By Mike O’Meara
“Do something, even if it’s wrong.”
I once knew a guy who said that a lot. We all get frustrated at times, but when impatience gets the best of reason, it’s easy to get in trouble.
Looks like that’s where the Alaska Board of Game has put us. With an army of would-be moose hunters baying at its heels, the board of game did something — even though it was wrong. Pretty soon people will be blasting away at Kenai Peninsula wolves out of airplanes.
No question, it’s a lot harder to get your moose than it used to be. But shooting up the few peninsula wolves isn’t likely to help. Science and history both clearly show that wolves aren’t the problem. It’s lack of habitat in area 15A, too many cows and not enough bulls in 15C. And overpopulation – too many hunters – in both. Even the board of game admits that.
Still, it looks like a done deal.
Up north, Alaska Fish and Game guys will do the strafing, but down in area 15C, there will be permits for just about anyone who wants to shred fur from a super cub.
Now wolves aside, this opens up a whole new can of worms.
A bunch of area 15C includes what city planners like to call the “rural/urban interface.” Mostly open territory – grass, trees and pucker brush, especially alders. But lots of folks live out there in the weeds. There are kids, pets and livestock wandering around. Some of the buildings blend in so well you can hardly see them.

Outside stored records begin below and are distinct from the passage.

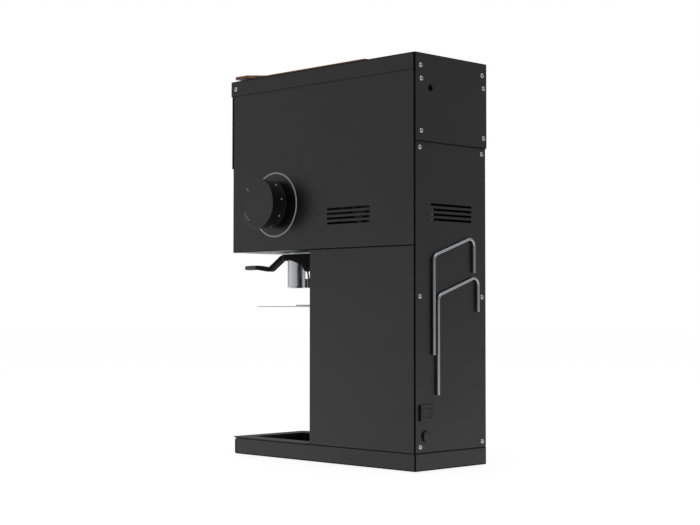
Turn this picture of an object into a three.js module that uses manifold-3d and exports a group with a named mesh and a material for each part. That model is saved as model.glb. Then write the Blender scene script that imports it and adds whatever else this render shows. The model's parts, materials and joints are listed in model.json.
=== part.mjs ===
// Bulk coffee grinder: sheet-metal column grinder with a side grind knob, bag clamp and grounds tray.
// Millimetres, +Z up. Inside the assembly x = 0 is the middle, y = 0 the rear face and -y the front.
import * as THREE from 'three';
import { mergeVertices } from 'three/addons/utils/BufferGeometryUtils.js';
import Module from 'manifold-3d';

const wasm = await Module();
wasm.setup();

// Body, the driving sizes
const bodyWidth = 175;
const headDepth = 442.5;
const columnDepth = 243;
const baseDepth = 432.5;
const bodyHeight = 665;
const headFloorHeight = 357.5;
const baseHeight = 28;
const footShow = 1.5;
const sheet = 1.5;
const fit = 0.3;
const bendRadius = 2;
const flangeWidth = 12;
const seamGap = 1;
const capSkirt = 27;
const upperRearPanel = 141;
const upperFrontHeight = 508;

// Grinding gear and drive
const grinderForward = 330;
const grinderHeight = 438;
const burrDiameter = 98;
const motorForward = 118;
const shaftDiameter = 20;

// Spout, clamp and shelf
const spoutForward = 368;
const spoutDiameter = 32;
const spoutWall = 1.5;
const spoutEndHeight = 294.6;
const shelfDrop = 32.6;

// How cuts and rounds are made
const overrun = 4;
const fineSides = 72;
const roundSides = 40;
const smallSides = 20;
const bendSteps = 4;

// Places that follow from those sizes
const halfWidth = bodyWidth / 2;
const baseZ = footShow;
const baseTopZ = baseZ + baseHeight;
const headFloorZ = baseZ + headFloorHeight;
const topZ = baseZ + bodyHeight;
const skirtZ = topZ - capSkirt;
const upperRearZ = topZ - upperRearPanel;
const upperFrontZ = baseZ + upperFrontHeight;
const grinderY = -grinderForward;
const grinderZ = baseZ + grinderHeight;
const motorY = -motorForward;
const spoutY = -spoutForward;
const spoutEndZ = baseZ + spoutEndHeight;
const shelfZ = spoutEndZ - shelfDrop;
const columnFrontY = -columnDepth;
const headFrontY = -headDepth;
const lap = sheet + fit;

const group = new THREE.Group();
const assembly = new THREE.Group();
group.add(assembly);

// Solids from three.js geometry
function toSolid(geometry) {
  const bare = geometry.index ? geometry.clone() : geometry;
  bare.deleteAttribute('normal');
  bare.deleteAttribute('uv');
  const merged = mergeVertices(bare);
  const vertProperties = new Float32Array(merged.attributes.position.array);
  const triVerts = new Uint32Array(merged.index.array);
  if (signedVolume(vertProperties, triVerts) < 0) {
    for (let i = 0; i < triVerts.length; i += 3) {
      [triVerts[i + 1], triVerts[i + 2]] = [triVerts[i + 2], triVerts[i + 1]];
    }
  }
  return new wasm.Manifold(new wasm.Mesh({ numProp: 3, vertProperties, triVerts }));
}

function signedVolume(points, faces) {
  const corner = [new THREE.Vector3(), new THREE.Vector3(), new THREE.Vector3()];
  let sum = 0;
  for (let i = 0; i < faces.length; i += 3) {
    corner.forEach((c, k) => c.fromArray(points, 3 * faces[i + k]));
    sum += corner[0].dot(corner[1].clone().cross(corner[2]));
  }
  return sum;
}

function addPiece(name, solid, look) {
  const mesh = solid.getMesh();
  const geometry = new THREE.BufferGeometry();
  geometry.setAttribute('position', new THREE.BufferAttribute(mesh.vertProperties, 3));
  geometry.setIndex(new THREE.BufferAttribute(mesh.triVerts, 1));
  geometry.computeVertexNormals();
  const piece = new THREE.Mesh(geometry, new THREE.MeshStandardMaterial(look));
  piece.name = name;
  assembly.add(piece);
  return piece;
}

function join(...solids) {
  return solids.reduce((sum, next) => sum.add(next));
}

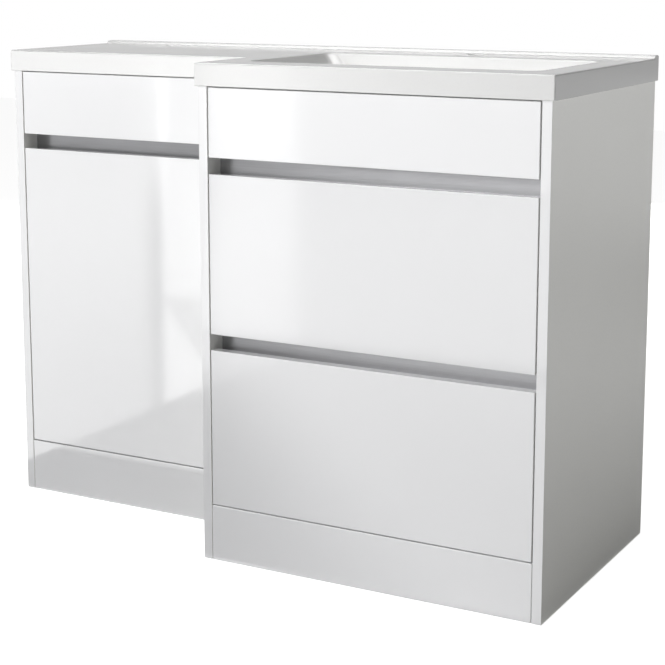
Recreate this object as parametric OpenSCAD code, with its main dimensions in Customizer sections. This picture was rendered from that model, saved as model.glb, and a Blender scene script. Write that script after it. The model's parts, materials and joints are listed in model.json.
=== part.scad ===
// Bathroom furniture: a deep vanity cabinet with two drawers and a shallow toilet
// cabinet beside it, both under one L-shaped cast basin top.
// X runs to the right, Y to the back, Z up. The origin is the centre of the footprint.

/* [Cabinets] */
// Width of the vanity cabinet
vanity_w = 600; // [560:10:800]
// Width of the toilet cabinet
wc_w = 500; // [400:10:600]
// Depth of the vanity cabinet
vanity_d = 465; // [455:5:520]
// Depth of the toilet cabinet
wc_d = 308; // [260:4:340]
// Height of both cabinets, from the floor to the underside of the top
carcass_h = 786; // [776:2:840]
// Thickness of the carcass boards
board = 16; // [15:0.5:18]
// Thickness of drawer fronts, fascias, plinths and front panel
front_t = 18; // [16:0.5:19]

/* [Fronts] */
// Height of the plinths
plinth_h = 94; // [80:1:110]
// Gap beside and under the fronts
reveal = 2; // [1.5:0.5:4]
// Gap between the fascias and the top
top_gap = 1.5; // [1:0.5:4]
// Gap at each end of a plinth
plinth_gap = 0.8; // [0.4:0.1:1]
// Height of the lower drawer front
lower_front_h = 261; // [241:2:281]
// Height of the upper drawer front
upper_front_h = 262; // [240:2:270]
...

“Joe six-pack” shooting wolves out of an airplane raises some real basic public safety, property rights and liability issues.
Rules of the Federal Aviation Administration nix flying that Super Cub below 500 feet near people, vehicles or structures — even out in the boonies. Legal precedent holds that property rights extend to the air above your land. That wolf hunter can’t legally fly over or even nearby in a way that endangers people and property, or interferes with use and enjoyment of your land. Do you figure the would-be wolf busters know that?
What if a stray bullet puts a hole in my living room or car window? What about my dog, or the neighbor kid out setting snares under some bush? Who’s liable for damages? Will it be the shooter? The pilot? How about that Fish and Game employee who handed out the permit? Or maybe the whole board of game?
The Alaska regulation (5 AAC 92.039) governing aerial wolf shooting permits doesn’t provide any answers.
Mike O’Meara is a long-time Homer resident, an artist and advocate on certain public issues.